Also, I was on my local news channel again, talking about Hubble, Mars missions and — ever so briefly — my new upcoming book that I’m more than halfway through writing!


It’s been a great last week, but you need to have your say, too! There weren’t a lot of comments in number this week, so we’ll just have to go into more detail than normal with the good ones that we have. Without further ado, let’s take a dive into our comments of the week!

Hurricane Isabel, as viewed from the International Space Station in 2003, shows the characteristic eye, eyewall, arms and rain bands all commonly associated with hurricanes. Image credit: Mike Trenchard, Earth Sciences & Image Analysis Laboratory, Johnson Space Center.

Hurricane Isabel, as viewed from the International Space Station in 2003, shows the characteristic eye, eyewall, arms and rain bands all commonly associated with hurricanes. Image credit: Mike Trenchard, Earth Sciences & Image Analysis Laboratory, Johnson Space Center.

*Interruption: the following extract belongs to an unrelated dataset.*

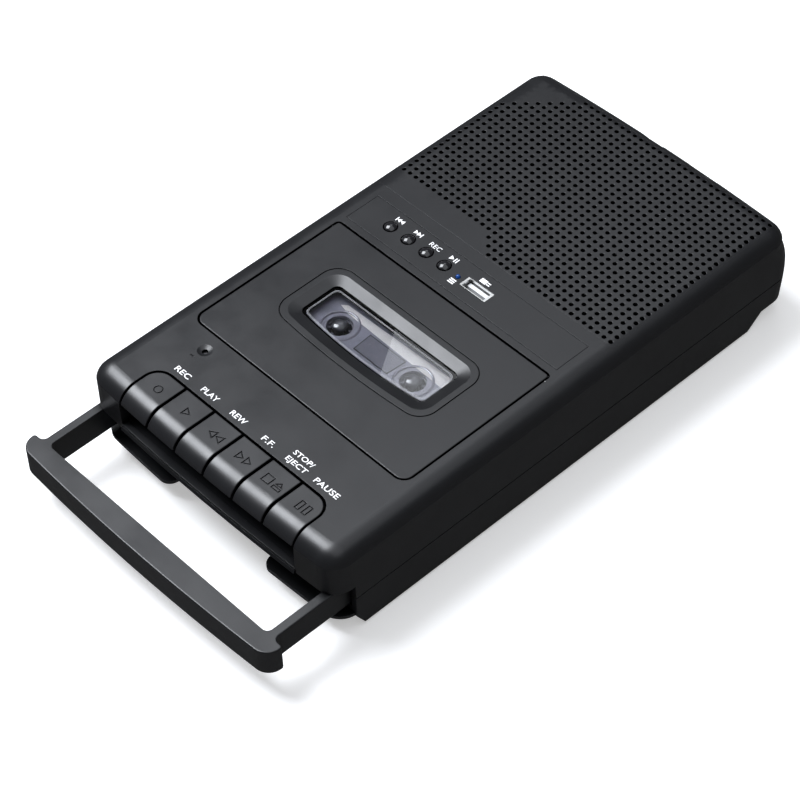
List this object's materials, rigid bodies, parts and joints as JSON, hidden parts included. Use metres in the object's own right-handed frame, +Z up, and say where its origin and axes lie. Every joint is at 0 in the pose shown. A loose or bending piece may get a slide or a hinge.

From Anonymous Coward on historical hurricanes: “The world ocean Panthalassa as it existed back in the Devonian seems like it was almost as big as the Atlantic and Pacific oceans put together, and I’d think a storm moving across such a huge expanse of warm water completely uninterrupted by land masses would gain strength like no storm possible today, until it hit the coast of Gondwana or Euramerica.”

It’s possible that storms would have had the potential to reach even greater strengths hundreds of millions of years ago than they do today. There are a few factors that contribute, including:

  • increased air and ocean temperatures over today,
  • longer oceanic tracts for the storms to traverse and gain strength over,
  • and slightly larger wind speeds in general back then.

A.C. would like to focus on the second.

The Earth today vs. the Earth a long time ago. Image credit: D. G. van der Meer,T. H. Torsvik,	W. Spakman,	D. J. J. van Hinsbergen	& M. L. Amaru, Nature Geoscience 5, 215–219 (2012).

The Earth today vs. the Earth a long time ago. Image credit: D. G. van der Meer, T. H. Torsvik, W. Spakman, D. J. J. van Hinsbergen & M. L. Amaru, Nature Geoscience 5, 215–219 (2012).

That’s actually the most difficult of the three things to predict. Take the hurricanes that strike the United States these days. Where do they form? Mostly in the Caribbean, most of the rest in the Atlantic, and only a few off the western coast of Africa. The last category is where the deadliest, strongest storms tend to originate, but for some reason very few storms, number-wise, form there. In addition, just because the conditions are met for “how hurricanes form” in general doesn’t mean that hurricanes are actually going to form where you want. For example, here’s where hurricanes are seen to actually occur on Earth today.

The locations of hurricanes, typhoons and cyclones. Image credit: The COMET program from The University Corporation for Atmospheric Research.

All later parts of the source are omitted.